The US Showed the Obvious Path – the Community Shield Shouldn't Go Ahead This Weekend

You know how some letters, emails and articles have post-scripts? This isn't one of those. This is a pre-script, and the pre-script is this: If you don't think what's happening all over the world, with Black people being injured, abused, killed by the police is one of the most obvious injustices we've ever faced? Well, you should probably read this. We'll start with the info. Then we'll unpack some more.

First piece of info. The writer of this piece doesn't think the Community Shield should go ahead this weekend. Neither of them. Honestly? The start of the season, slated for 12th September, should probably be postponed.

MLS saw five of its six games postponed last night, after the NBA's Milwaukee Bucks took the decision to boycott their playoff match against the Orlando Magic to protest the police shooting of Jacob Blake in Wisconsin, a 29-year-old father of three sons who a video appears to show being shot multiple times in the back by a police officer on the night of 23rd August. In front of his children.

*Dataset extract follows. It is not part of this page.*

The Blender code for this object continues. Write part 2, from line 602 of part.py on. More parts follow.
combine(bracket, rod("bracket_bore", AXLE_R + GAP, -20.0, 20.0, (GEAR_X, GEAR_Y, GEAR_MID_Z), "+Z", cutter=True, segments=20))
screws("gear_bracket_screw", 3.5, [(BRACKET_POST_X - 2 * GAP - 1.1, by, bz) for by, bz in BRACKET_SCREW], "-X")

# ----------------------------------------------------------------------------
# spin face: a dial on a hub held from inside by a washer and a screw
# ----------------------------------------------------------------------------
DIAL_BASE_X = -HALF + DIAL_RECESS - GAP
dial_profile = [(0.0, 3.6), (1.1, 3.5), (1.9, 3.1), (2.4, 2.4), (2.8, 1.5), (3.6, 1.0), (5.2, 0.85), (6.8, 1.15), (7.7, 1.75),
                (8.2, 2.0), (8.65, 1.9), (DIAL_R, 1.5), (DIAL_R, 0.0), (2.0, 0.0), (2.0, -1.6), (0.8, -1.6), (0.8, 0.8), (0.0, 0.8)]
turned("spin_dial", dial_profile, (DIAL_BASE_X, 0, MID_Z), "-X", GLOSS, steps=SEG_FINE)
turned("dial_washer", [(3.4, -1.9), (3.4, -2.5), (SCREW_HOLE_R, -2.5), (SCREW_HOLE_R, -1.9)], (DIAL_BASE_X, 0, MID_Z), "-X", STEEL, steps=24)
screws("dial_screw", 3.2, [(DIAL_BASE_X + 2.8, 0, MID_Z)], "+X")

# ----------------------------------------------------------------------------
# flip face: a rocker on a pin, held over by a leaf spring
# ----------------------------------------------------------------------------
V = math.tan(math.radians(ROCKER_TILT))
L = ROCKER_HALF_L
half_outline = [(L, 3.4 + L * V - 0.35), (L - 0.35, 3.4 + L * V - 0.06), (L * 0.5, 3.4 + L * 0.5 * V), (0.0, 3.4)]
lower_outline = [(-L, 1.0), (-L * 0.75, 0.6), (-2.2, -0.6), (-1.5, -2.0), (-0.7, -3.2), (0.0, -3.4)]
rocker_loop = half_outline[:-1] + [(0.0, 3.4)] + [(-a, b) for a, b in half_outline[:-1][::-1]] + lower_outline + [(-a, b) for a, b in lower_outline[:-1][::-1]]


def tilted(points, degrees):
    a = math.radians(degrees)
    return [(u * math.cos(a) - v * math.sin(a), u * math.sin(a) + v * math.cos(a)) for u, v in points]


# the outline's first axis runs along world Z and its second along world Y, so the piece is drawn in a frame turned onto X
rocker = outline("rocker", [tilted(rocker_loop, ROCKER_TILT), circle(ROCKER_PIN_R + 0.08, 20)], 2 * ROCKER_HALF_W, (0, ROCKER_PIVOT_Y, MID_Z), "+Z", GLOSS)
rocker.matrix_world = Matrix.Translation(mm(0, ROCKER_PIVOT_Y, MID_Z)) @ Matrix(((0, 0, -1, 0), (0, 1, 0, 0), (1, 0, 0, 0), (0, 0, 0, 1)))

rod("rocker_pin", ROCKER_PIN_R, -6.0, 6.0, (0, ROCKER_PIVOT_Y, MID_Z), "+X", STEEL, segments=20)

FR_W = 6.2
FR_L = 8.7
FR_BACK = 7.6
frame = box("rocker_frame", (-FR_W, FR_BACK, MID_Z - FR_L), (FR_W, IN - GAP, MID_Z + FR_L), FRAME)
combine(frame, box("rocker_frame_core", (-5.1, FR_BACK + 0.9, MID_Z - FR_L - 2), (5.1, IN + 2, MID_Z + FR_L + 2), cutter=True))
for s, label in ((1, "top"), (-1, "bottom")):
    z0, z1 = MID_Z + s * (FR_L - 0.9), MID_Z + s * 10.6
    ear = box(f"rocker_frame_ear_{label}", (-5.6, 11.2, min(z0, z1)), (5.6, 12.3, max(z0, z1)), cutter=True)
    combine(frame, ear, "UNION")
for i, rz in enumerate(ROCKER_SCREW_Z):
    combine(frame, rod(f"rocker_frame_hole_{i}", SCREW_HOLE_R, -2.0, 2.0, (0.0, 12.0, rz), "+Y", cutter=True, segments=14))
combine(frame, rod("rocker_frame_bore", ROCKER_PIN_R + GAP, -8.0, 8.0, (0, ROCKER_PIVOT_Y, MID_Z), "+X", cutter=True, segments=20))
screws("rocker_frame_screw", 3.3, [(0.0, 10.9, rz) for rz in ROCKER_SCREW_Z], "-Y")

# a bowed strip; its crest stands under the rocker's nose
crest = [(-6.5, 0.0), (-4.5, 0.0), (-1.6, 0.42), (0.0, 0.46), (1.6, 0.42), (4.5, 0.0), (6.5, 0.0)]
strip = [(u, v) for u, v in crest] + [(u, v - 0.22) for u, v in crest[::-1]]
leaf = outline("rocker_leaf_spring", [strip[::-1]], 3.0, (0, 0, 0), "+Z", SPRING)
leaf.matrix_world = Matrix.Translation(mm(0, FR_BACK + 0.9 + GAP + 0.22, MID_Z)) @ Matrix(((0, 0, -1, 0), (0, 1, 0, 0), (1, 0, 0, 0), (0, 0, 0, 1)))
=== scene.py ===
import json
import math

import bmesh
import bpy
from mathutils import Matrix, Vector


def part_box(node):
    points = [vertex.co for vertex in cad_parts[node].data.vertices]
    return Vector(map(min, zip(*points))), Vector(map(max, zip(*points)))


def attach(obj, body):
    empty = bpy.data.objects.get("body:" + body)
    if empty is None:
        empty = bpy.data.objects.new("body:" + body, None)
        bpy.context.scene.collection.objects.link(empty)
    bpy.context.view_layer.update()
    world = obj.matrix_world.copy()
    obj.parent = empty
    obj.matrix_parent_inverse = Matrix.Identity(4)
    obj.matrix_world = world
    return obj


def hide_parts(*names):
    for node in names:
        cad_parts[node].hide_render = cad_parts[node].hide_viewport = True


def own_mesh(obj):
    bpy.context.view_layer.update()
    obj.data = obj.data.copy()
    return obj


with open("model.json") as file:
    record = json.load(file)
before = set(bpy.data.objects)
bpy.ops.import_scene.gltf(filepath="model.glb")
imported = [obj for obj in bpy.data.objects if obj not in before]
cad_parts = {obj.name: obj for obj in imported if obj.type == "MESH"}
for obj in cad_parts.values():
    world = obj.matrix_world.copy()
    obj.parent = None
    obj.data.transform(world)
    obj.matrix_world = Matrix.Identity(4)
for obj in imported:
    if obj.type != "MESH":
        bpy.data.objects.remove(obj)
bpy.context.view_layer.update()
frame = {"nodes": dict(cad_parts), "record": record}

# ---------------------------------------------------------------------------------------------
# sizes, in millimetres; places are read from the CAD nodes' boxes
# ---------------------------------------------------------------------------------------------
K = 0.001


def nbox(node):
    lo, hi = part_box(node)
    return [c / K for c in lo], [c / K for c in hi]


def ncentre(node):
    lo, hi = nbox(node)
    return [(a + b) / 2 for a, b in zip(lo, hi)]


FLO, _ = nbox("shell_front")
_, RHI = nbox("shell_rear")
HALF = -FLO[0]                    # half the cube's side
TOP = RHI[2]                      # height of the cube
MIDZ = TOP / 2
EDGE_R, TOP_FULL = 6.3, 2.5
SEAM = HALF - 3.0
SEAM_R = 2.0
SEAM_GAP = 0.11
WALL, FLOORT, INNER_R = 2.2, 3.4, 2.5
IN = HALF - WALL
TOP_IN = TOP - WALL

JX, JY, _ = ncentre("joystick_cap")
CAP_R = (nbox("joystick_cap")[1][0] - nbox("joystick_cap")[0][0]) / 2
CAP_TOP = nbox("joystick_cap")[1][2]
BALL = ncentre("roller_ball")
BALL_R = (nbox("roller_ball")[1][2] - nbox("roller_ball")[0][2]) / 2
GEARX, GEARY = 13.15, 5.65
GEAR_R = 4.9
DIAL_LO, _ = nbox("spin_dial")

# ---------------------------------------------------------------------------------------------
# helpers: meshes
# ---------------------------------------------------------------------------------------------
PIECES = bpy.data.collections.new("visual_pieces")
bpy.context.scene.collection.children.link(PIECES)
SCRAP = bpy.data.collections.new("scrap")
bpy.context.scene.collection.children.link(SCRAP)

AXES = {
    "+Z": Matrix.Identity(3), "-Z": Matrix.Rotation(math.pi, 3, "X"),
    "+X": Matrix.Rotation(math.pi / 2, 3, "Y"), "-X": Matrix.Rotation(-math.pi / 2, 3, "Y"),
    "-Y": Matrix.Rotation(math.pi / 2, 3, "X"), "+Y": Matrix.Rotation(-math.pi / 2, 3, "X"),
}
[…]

Blake, according to accounts from witnesses, was attempting to de-escalate a domestic dispute in which he was not involved. His father has told the press that he is currently paralysed from the waist down, and doctors are unsure whether that will be permanent.

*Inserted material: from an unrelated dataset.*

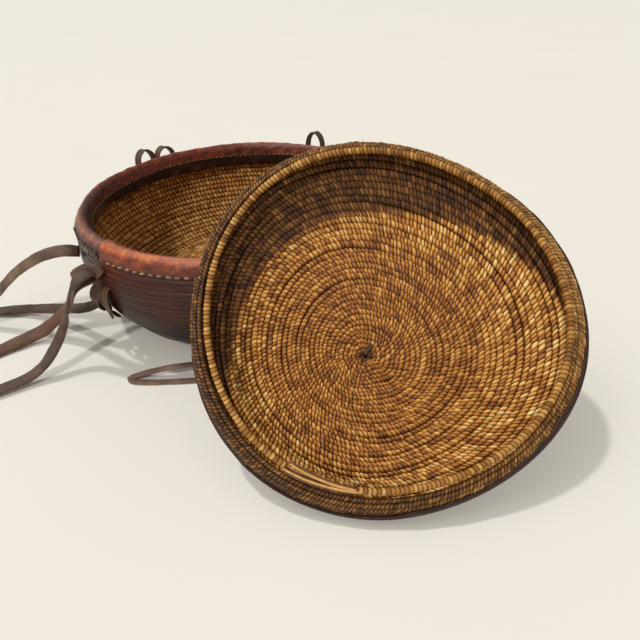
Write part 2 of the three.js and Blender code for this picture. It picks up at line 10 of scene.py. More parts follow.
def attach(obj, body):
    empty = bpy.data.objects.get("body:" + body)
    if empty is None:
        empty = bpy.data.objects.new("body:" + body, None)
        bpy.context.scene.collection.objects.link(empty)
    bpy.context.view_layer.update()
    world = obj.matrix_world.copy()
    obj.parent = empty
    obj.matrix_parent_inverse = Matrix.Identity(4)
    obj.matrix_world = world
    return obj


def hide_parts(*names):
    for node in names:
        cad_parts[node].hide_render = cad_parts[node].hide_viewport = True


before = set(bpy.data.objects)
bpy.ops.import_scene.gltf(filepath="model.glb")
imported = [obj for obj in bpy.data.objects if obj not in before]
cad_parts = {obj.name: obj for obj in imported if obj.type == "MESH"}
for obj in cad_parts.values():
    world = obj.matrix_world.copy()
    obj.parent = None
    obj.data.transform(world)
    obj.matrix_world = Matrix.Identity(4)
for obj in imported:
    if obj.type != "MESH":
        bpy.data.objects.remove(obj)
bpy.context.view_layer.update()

Rather than being 'just' a news story, this became an unavoidable sport story on Wednesday night when NBA, WNBA, MLS and MLB games were postponed as a response to the shooting, and the reaction to it.

Protests erupted in the Midwest state in response to the shooting, and on Tuesday night multiple protesters were killed by a non-police gunman – 17-year-old Kyle Rittenhouse arrested and charged with first degree intentional homicide for the killings.

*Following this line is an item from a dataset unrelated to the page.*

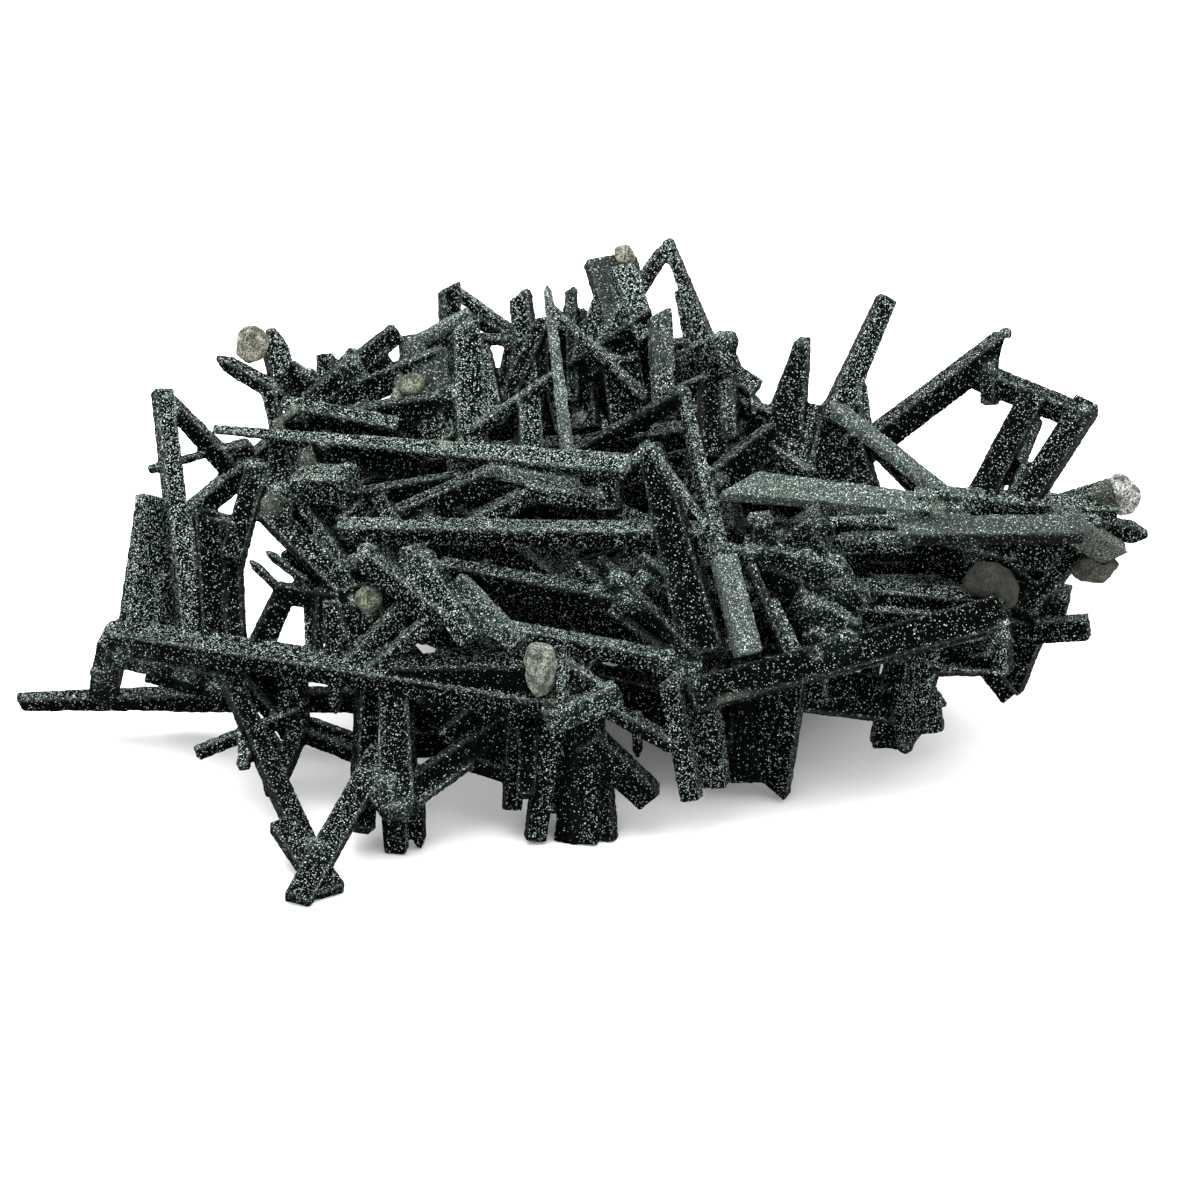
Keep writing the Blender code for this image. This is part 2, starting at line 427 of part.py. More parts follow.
def link_ends(rng):
    """Ends of a lath that runs from the back wall to the front laths."""
    along = rng.uniform(-20.0, 45.0)
    height = rng.uniform(10.0, 34.0)
    back = on_wall(along, height, 2.0)
    front = on_wall(along + rng.uniform(-8.0, 8.0), height + rng.uniform(-8.0, 4.0), 28.0)
    return back, front


def rule_made_laths():
    """Seeded laths of the back wall, and links from it to the front."""
    rng = random.Random(SEED)
    laths = []
    for kind, ends, count in (
        ("rafter", rafter_ends, BACK_RAFTERS),
        ("rail", rail_ends, BACK_RAILS),
        ("link", link_ends, BACK_LINKS),
    ):
        made = 0
        while made < count:
            start, end = ends(rng)
            width = rng.uniform(2.8, 5.4)
            thick = width * rng.uniform(0.5, 0.8)
            roll = rng.uniform(-35.0, 35.0)
            if keeps_inside(start, end, 12.0):
                laths.append(Lath(f"back_{kind}_{made:02d}", start, end, width, thick, roll))
                made += 1
    return laths


def make_material(name, colour, roughness):
    """Principled material of one node."""
    material = bpy.data.materials.new(name)
    material.use_nodes = True
    shader = material.node_tree.nodes["Principled BSDF"]
    shader.inputs["Base Color"].default_value = (*colour, 1.0)
    shader.inputs["Roughness"].default_value = roughness
    shader.inputs["Metallic"].default_value = 0.0
    return material


def link_object(name, mesh):
    """Link a mesh to the scene as a new object."""
    holder = bpy.data.objects.new(name, mesh)
    bpy.context.scene.collection.objects.link(holder)
    return holder


def evaluated_mesh(holder):
    """Mesh of an object with its modifiers applied."""
    depsgraph = bpy.context.evaluated_depsgraph_get()
    return bpy.data.meshes.new_from_object(holder.evaluated_get(depsgraph), depsgraph=depsgraph)


def remove_object(holder):
    """Remove an object and the mesh that only it used."""
    mesh = holder.data
    bpy.data.objects.remove(holder)
    if mesh.users == 0:
        bpy.data.meshes.remove(mesh)


def boolean_with(holder, operands, operation):
    """Apply one exact Boolean between an object and a list of meshes."""
    group = bpy.data.collections.new(holder.name + "_operands")
    bpy.context.scene.collection.children.link(group)
    helpers = []
    for mesh in operands:
        helper = bpy.data.objects.new(mesh.name, mesh)
        helper.hide_render = True
        helper.display_type = "WIRE"
        group.objects.link(helper)
        helpers.append(helper)
    modifier = holder.modifiers.new(operation.lower(), "BOOLEAN")
    modifier.operation = operation
    modifier.solver = "EXACT"
    modifier.operand_type = "COLLECTION"
    modifier.collection = group
    result = evaluated_mesh(holder)
    holder.modifiers.clear()
    old_mesh = holder.data
    holder.data = result
    bpy.data.meshes.remove(old_mesh)
    for helper in helpers:
        remove_object(helper)
    bpy.data.collections.remove(group)


def outer_shell(holder):
    """Clean a Boolean result and keep only its outermost closed shell."""
    shape = bmesh.new()
    shape.from_mesh(holder.data)
    bmesh.ops.remove_doubles(shape, verts=shape.verts, dist=MERGE)
    shells = []
    waiting = set(shape.faces)
    while waiting:
        stack = [waiting.pop()]
        shell = []
        while stack:
            face = stack.pop()
            shell.append(face)
            for edge in face.edges:
                for other in edge.link_faces:
                    if other in waiting:
                        waiting.discard(other)
                        stack.append(other)
        shells.append(shell)
    shells.sort(key=lambda shell: sum(face.calc_area() for face in shell), reverse=True)
    extra = [face for shell in shells[1:] for face in shell]
    bmesh.ops.delete(shape, geom=extra, context="FACES")
    bmesh.ops.triangulate(shape, faces=shape.faces)
    shape.to_mesh(holder.data)
    shape.free()


def ground_box():
    """Closed box below the level at which the lowest tips are worn flat."""
    mesh = bpy.data.meshes.new("ground")
    shape = bmesh.new()
    bmesh.ops.create_cube(shape, size=1.0)
    bmesh.ops.scale(shape, vec=(0.4, 0.4, 0.05), verts=shape.verts)
    bmesh.ops.translate(shape, vec=(0.0, 0.0, FOOT_TRIM - 0.025), verts=shape.verts)
    shape.to_mesh(mesh)
    shape.free()
    return mesh


def build_cluster(laths):
    """Join every lath into the one crystal solid."""
    cluster = link_object("crystal_cluster", lath_mesh(laths[0]))
    boolean_with(cluster, [lath_mesh(lath) for lath in laths[1:]], "UNION")
    boolean_with(cluster, [ground_box()], "DIFFERENCE")
    outer_shell(cluster)
    cluster.data.materials.clear()
    cluster.data.materials.append(make_material("chlorite_druse", (0.03, 0.05, 0.04), 0.45))
    return cluster


def reaches(lath, nodule):
    """True when a lath passes close enough to a nodule to be cut out of it."""
    start = place(*lath.start)
    end = place(*lath.end)
    middle = place(*nodule.middle)
    nearest, share = intersect_point_line(middle, start, end)
    nearest = start if share < 0.0 else end if share > 1.0 else nearest
    size = max(1.0, lath.grow) * (lath.width + lath.thick) + max(nodule.half)
    return (middle - nearest).length < size * MM


def build_nodule(nodule, laths):
    """Shape one nodule and cut it back from the laths it grew on."""
    rng = random.Random(nodule.name)
    mesh = bpy.data.meshes.new(nodule.name)
    shape = bmesh.new()
    bmesh.ops.create_icosphere(shape, subdivisions=2, radius=1.0)
    middle = place(*nodule.middle)
    for vert in shape.verts:
        swell = 1.0 + rng.uniform(-0.09, 0.09)
        vert.co = Vector(side * half * MM * swell for side, half in zip(vert.co, nodule.half)) + middle
    shape.to_mesh(mesh)
    shape.free()
    holder = link_object(nodule.name, mesh)
    boolean_with(holder, [lath_mesh(lath, GAP) for lath in laths if reaches(lath, nodule)], "DIFFERENCE")
    outer_shell(holder)
    holder.data.materials.clear()
    holder.data.materials.append(make_material(nodule.name + "_crust", nodule.colour, 0.8))
    return holder


def main():
    """Build the cluster and its nodules and set them on their feet."""
    for holder in list(bpy.data.objects):
        bpy.data.objects.remove(holder)
    laths = LEFT_FRAME + FRONT_LEGS + LONG_BARS + UPPER_LEFT + UPPER_MIDDLE + MIDDLE
    laths = laths + BOTTOM_POSTS + RIGHT_FRAME + BACK_PROPS + rule_made_laths()
    cluster = build_cluster(laths)
    nodules = [build_nodule(nodule, laths) for nodule in NODULES]
    corners = [vert.co for vert in cluster.data.vertices]
    low = [min(corner[axis] for corner in corners) for axis in range(3)]
    high = [max(corner[axis] for corner in corners) for axis in range(3)]
    shift = Vector((-(low[0] + high[0]) / 2.0, -(low[1] + high[1]) / 2.0, -low[2]))
    for holder in [cluster] + nodules:
        holder.data.transform(Matrix.Translation(shift))


main()
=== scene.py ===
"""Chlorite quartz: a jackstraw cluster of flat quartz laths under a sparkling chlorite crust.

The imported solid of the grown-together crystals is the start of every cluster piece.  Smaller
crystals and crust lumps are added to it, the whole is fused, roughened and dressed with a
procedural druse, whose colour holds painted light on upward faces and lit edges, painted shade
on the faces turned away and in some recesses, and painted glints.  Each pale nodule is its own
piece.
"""

import logging
import math
import random
from dataclasses import dataclass, replace
from enum import Enum

import bpy
import numpy as np
from mathutils import Matrix, Vector
from mathutils.bvhtree import BVHTree
from mathutils.kdtree import KDTree


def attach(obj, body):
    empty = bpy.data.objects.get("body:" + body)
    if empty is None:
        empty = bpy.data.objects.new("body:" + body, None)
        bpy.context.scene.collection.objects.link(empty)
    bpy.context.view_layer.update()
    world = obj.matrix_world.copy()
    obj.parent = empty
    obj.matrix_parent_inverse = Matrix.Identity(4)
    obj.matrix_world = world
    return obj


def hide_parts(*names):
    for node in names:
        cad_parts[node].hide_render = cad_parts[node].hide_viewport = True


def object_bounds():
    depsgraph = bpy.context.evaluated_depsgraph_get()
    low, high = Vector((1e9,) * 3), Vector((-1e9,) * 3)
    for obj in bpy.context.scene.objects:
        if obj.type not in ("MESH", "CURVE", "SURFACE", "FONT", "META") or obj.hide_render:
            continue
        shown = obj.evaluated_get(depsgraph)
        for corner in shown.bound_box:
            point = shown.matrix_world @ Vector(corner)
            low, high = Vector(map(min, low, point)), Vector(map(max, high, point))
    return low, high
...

Let's not let that roll by. 17. Not old enough to drink in the UK, not old enough to open carry the kind of gun he (allegedly) had in Wisconsin. 17. And whipped into a fervour to the point that he, allegedly, shot two people to death on the street and left another injured.

Witness accounts and video footage, show police appearing to let a figure with a rifle over his shoulder – apparently Rittenhouse – walk past them, while protesters pleaded for him to be arrested, insisting that he had shot people.

The shooting of Jacob Blake, the reaction to the protests, the killing of demonstrators by a civilian – they're just the latest of countless flashpoints in the fight for justice against racial violence in the United States in recent weeks, months, years, decades, etc.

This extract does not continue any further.